Some decades ago, the writer Roberta Israeloff reminded us what it means to be empathic. She wrote, “I can’t count the number of times I’ve begun to complain only to have my friend cut me off after two or three sentences with a well-intentioned but nonetheless misguided, ‘I know exactly what you’re going through. The same thing just happened to me.’ Suddenly, we’re talking about her ungrateful kid, her lousy boss, her leaky fuel line, and I’m left nodding my head in all the right places, feeling angry and ripped off.”

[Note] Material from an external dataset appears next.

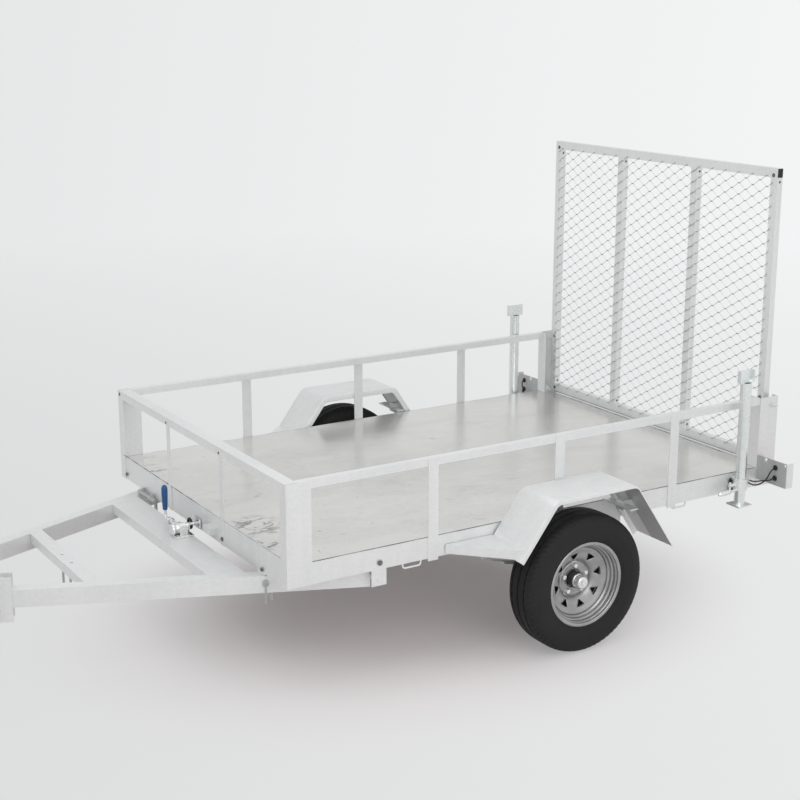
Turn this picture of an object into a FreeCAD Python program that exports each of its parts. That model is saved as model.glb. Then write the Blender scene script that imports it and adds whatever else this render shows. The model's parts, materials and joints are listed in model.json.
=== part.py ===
"""Single-axle tilting box trailer with a mesh ramp, as a parametric FreeCAD document.

+X points to the coupling, +Y to the trailer's left, +Z up, the floor is z = 0.
The origin is on the floor under the middle of the overall length.
Lengths along the trailer are written from the axle line and moved by axle_x.
"""
import FreeCAD, Part
import Sketcher
import math
import os
import re

V = FreeCAD.Vector

# ---------------------------------------------------------------- driving sizes
SIZES = [
    # alias, value in mm or degrees, what it is
    ("axle_x", -768, "axle line from the origin, along the trailer"),
    # box
    ("bed_front", 1223, "front face of the front posts ahead of the axle"),
    ("bed_rear", 1219, "rear face of the rear posts behind the axle"),
    ("bed_half", 811, "outer face of the posts from the centre line"),
    ("sill_bottom", 450, "underside of the side sills"),
    ("sill_height", 86, "height of the sills and end beams"),
    ("sill_flange", 45, "flange width of the sills and end beams"),
    ("sill_wall", 3, "wall of the sills and end beams"),
    ("lap_wall", 4, "thickness of the posts and upright bars"),
    ("deck_sheet", 3, "thickness of the deck sheet"),
    ("deck_margin", 6, "deck edge inside the outer face of the posts"),
    ("deck_rear", 1150, "rear edge of the deck behind the axle"),
    ("beam_rear", 1190, "rear face of the rear beam behind the axle"),
    ("front_lip", 22, "top edge of the front beam above the sills"),
    ("beam_drop", 6, "top of the rear beam below the top of the sills"),
    ("joist_width", 50, "width of a deck joist"),
    ("joist_depth", 40, "depth of a deck joist"),
    ("joist_wall", 2.5, "wall of a deck joist"),
    ("joist_first", 840, "front joist ahead of the axle"),
    ("joist_pitch", 560, "distance between joists"),
    ("end_play", 0.5, "gap left at the end of a butted piece"),
    # posts and rails
    ("rail_rise", 317, "top of the top rails above the sills"),
    ("rail_size", 30, "side of the square side rails"),
    ("front_rail_width", 50, "width of the front rail"),
    ("front_rail_height", 34, "height of the front rail"),
    ("rail_lap", 5, "upper end of a side upright below the top of the rails"),
    ("rail_wall", 2, "wall of the top rail"),
    ("post_side", 105, "side leg of a front post"),
    ("post_front", 50, "front leg of a front post"),
    ("rear_post_side", 103, "side leg of a rear post"),
    ("rear_post_flange", 34, "rear flange of a rear post"),
    ("rear_post_web", 60, "front flange of a rear post"),
    ("upright_width", 46, "width of an upright bar"),
    ("front_upright_width", 28, "width of a front upright"),
    ("upright_first", 588, "front side upright ahead of the axle"),
    ("upright_pitch", 606, "distance between side uprights"),
    ("front_upright", 257, "front upright from the centre line"),
    ("upright_lap", 10, "lower end of a side upright below the sill"),
    # ramp gate
    ("gate_clear", 5, "ramp edge inside the rear posts' flanges"),
    ("gate_setback", 19, "ramp's front face ahead of the rear beam's rear face"),
    ("gate_depth", 30, "thickness of the ramp frame"),
    ("gate_bar", 40, "width of the ramp frame's bars"),
    ("gate_wall", 2, "wall of the ramp frame's bars"),
    ("gate_lift", 15, "underside of the ramp above the rear beam"),
    ("gate_middle", 262, "middle of a ramp upright, one side"),
    ("gate_middle_other", 255, "middle of a ramp upright, other side"),
    ("gate_height", 1301, "height of the ramp"),
    ("mesh_thick", 3, "thickness of the expanded mesh"),
    ("mesh_inset", 12, "mesh edge inside the ramp frame's outline"),
    ("mesh_strand", 8, "width of a mesh strand"),
    ("mesh_long_pitch", 169, "distance between mesh openings across the ramp"),
    ("mesh_short_pitch", 106, "distance between mesh openings up the ramp"),
    ("vent_radius", 5.5, "radius of the vent holes in the ramp's uprights"),
    ("vent_margin", 58, "upper vent holes below the top of the ramp"),
    ("drain_margin", 54, "lower vent holes above the underside of the ramp"),
    ("hinge_pin", 8, "radius of the ramp's hinge pins"),
    ("pin_play", 0.05, "radial play of a pin in its hole"),
    ("latch_drop", 37, "latch pins below the top of the rails"),
    ("latch_pin", 6, "radius of a latch pin"),
    # wheels
    ("tyre_radius", 289, "outer radius of the tyre"),
    ("tyre_width", 163, "section width of the tyre"),
    ("tyre_shoulder", 27, "height of the tyre's shoulder bevel"),
    ("bead_set", 6, "tyre bead inside the rim's outer edge"),
    ("bead_drop", 11.5, "tyre bead below the rim's flange"),
    ("wheel_gap", 63.5, "gap between the posts' outer face and the tyre"),
    ("rim_radius", 177, "radius of the rim flange"),
    ("rim_half", 72, "half width over the rim flanges"),
    ("rim_wall", 4, "wall of the rim"),
    ("bore_radius", 38, "centre hole of the wheel disc"),
    ("stud_circle", 57.15, "radius of the wheel studs' circle"),
    ("disc_set", 86, "face of the disc's middle inside the rim's outer edge"),
    ("seat_radius", 66, "radius of the disc's flat seat"),
    ("vent_circle", 106, "radius of the vents' circle"),
    ("hub_radius", 33, "radius of the hub barrel"),
    ("cap_radius", 27, "radius of the dust cap"),
    ("cap_reach", 52, "end of the dust cap beyond the wheel's middle"),
    ("spindle_radius", 17, "radius of the axle's stub ends"),
    ("axle_size", 45, "side of the square axle beam"),
    ("axle_stub", 88, "end of the square beam inside the wheel's middle"),
    # springs
    ("spring_inset", 36, "leaf springs inside the posts' outer face"),
    ("spring_width", 45, "width of a spring leaf"),
    ("spring_leaf", 8, "thickness of a spring leaf"),
    ("spring_half", 330, "half length of the main leaf, eye to eye"),
    ("spring_arch", 62, "drop of the main leaf at the axle"),
    ("eye_radius", 15, "radius of a spring eye"),
    ("hanger_wall", 6, "thickness of a spring hanger's cheeks"),
    # mudguards
    ("guard_gap", 3, "mudguard beyond the posts' outer face"),
    ("guard_width", 226, "width of a mudguard"),
    ("guard_rise", 93, "top of a mudguard above the tyre"),
    ("guard_front", 173, "front fold of a mudguard ahead of the axle"),
    ("guard_rear", 235, "rear fold of a mudguard behind the axle"),
    ("guard_front_drop", 218, "height of the front slope"),
    ("guard_rear_drop", 299, "height of the rear slope"),
    ("guard_front_angle", 52.7, "front slope from level"),
    ("guard_rear_angle", 56, "rear slope from level"),
    ("guard_lip", 22, "down-turned lip of a mudguard"),
    ("guard_sheet", 2, "thickness of a mudguard"),
    ("step_drop", 177, "step plate below the top of the mudguard"),
    ("step_lip", 37, "lip of the step plate"),
    ("step_front", 532, "front end of the step plate ahead of the axle"),
    # drawbar
    ("bar_inset", 201, "drawbar's outer edge inside the posts' outer face, at the front"),
    ("bar_angle", 22.53, "drawbar member from the trailer's length"),
    ("bar_gap", 12, "top of the drawbar members below the sills"),
    ("bar_depth", 68, "depth of a drawbar member"),
    ("bar_width", 50, "width of a drawbar member"),
    ("bar_wall", 3, "wall of a drawbar member"),
    ("bar_nose", 42.9313, "outer edge of a drawbar member beside the middle line at its front end"),
    ("cross_front", 1817, "front edge of the front cross channel"),
    ("cross_front_width", 56, "width of the front cross channel"),
    ("cross_rear", 1395, "front edge of the rear cross channel"),
    ("cross_rear_width", 133, "width of the rear cross channel"),
    ("cross_depth", 40, "depth of the cross channels"),
    ("cross_wall", 4, "wall of the cross channels"),
    ("pad_length", 60, "packing plates between the drawbar and the front beam"),
    ("pivot_x", 832, "tilt pivot ahead of the axle"),
    ("pivot_drop", 39, "tilt pivot below the sills"),
    ("pivot_pin", 8, "radius of a pivot bolt"),
    ("sleeve_radius", 16, "radius of the pivot sleeves"),
    ("bracket_length", 65, "length of a pivot bracket"),
    ("bracket_drop", 64, "depth of a pivot bracket below the sill"),
    ("bracket_wall", 5, "wall of a pivot bracket"),
    # coupling
    ("ball_reach", 125, "centre of the tow ball ahead of the drawbar members' front end"),
    ("ball_radius", 25, "radius of the tow ball's socket"),
    # drop legs
    ("leg_x", 985, "drop legs behind the axle"),
    ("leg_gap", 11.85, "gap between a leg tube and the posts' outer face"),
    ("leg_radius", 24.15, "radius of a leg tube"),
    ("leg_wall", 3.2, "wall of a leg tube"),
    ("leg_lift", 52, "underside of a raised foot below the sills"),
    ("leg_length", 552, "length of a leg tube"),
    ("foot_size", 78, "side of a foot plate"),
    ("cradle_width", 84, "width of the cradle on top of a leg"),
    ("cradle_depth", 20, "depth of the cradle"),
    ("cradle_height", 55, "height of the cradle"),
    ("cradle_wall", 5, "wall of the cradle"),
    ("collar_play", 0.35, "radial play of a leg in its collar"),
    ("collar_wall", 6, "wall of a leg collar"),
    ("collar_height", 50, "height of a leg collar"),
    ("collar_lift", 20, "underside of a leg collar above the sills' underside"),
    # lamps
    ("lamp_x", 1113, "front face of a lamp bracket behind the axle"),
    ("lamp_width", 179, "width of a lamp bracket"),
    ("lamp_lift", 37, "underside of a lamp bracket above the sills' underside"),
    ("lamp_height", 111, "height of a lamp bracket"),
    ("lamp_return", 42, "depth of a lamp bracket's outer flange"),
    ("lamp_margin", 16, "lamp inside its bracket's upper and lower edges"),
    ("lamp_wall", 3, "thickness of a lamp bracket"),
    ("lead_radius", 3, "radius of a lamp lead"),
    # jockey wheel
    ("jockey_along", 1020, "jockey tube along the drawbar from the front posts"),
    ("jockey_out", 50, "jockey tube outboard of the drawbar"),
    ("jockey_reach", 98, "half length of the jockey bracket's base plate"),
    ("jockey_plate", 8, "thickness of the jockey bracket's plates"),
    ("jockey_tube", 28, "radius of the jockey's outer tube"),
    ("jockey_leg", 22, "radius of the jockey's inner leg"),
    ("jockey_gap", 1, "radial gap between the jockey's leg and tube"),
    ("jockey_wheel", 75, "radius of the jockey wheel"),
    ("jockey_trail", 45, "jockey wheel ahead of its leg"),
    ("jockey_reach_up", 390, "length of the jockey's inner leg"),
    ("jockey_swing_drop", 34, "jockey swing pivot below the drawbar's top"),
]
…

She continued, “What we all hope for when we turn to a friend because we’re feeling low or agitated or wildly happy is to find someone who sounds as if she has all the time in the world, someone who doesn’t rush us. We don’t always want answers or advice. Sometimes we just want company. I’m learning to follow the other person’s lead, to pay attention to body language, facial gestures, tone of voice, to hear what’s left unsaid, to recall relevant details and make helpful associations and connections.” 

She concludes, “This ability to be with someone in her pain and happiness is the cornerstone of genuine empathy. We have to immerse ourselves in another’s experience, to sustain attention to the other person, to listen.” She makes a strong argument, one that Jesus also makes in the story that Mark provides us today.

In other words, unless we become empaths like Rabbi Jesus, we’re as deaf and mute as the man in the gospel, regardless of how well we think we hear or how many words we can spout off. Rabbi Jesus reminds us that empathy does not require words so much as it requires heart.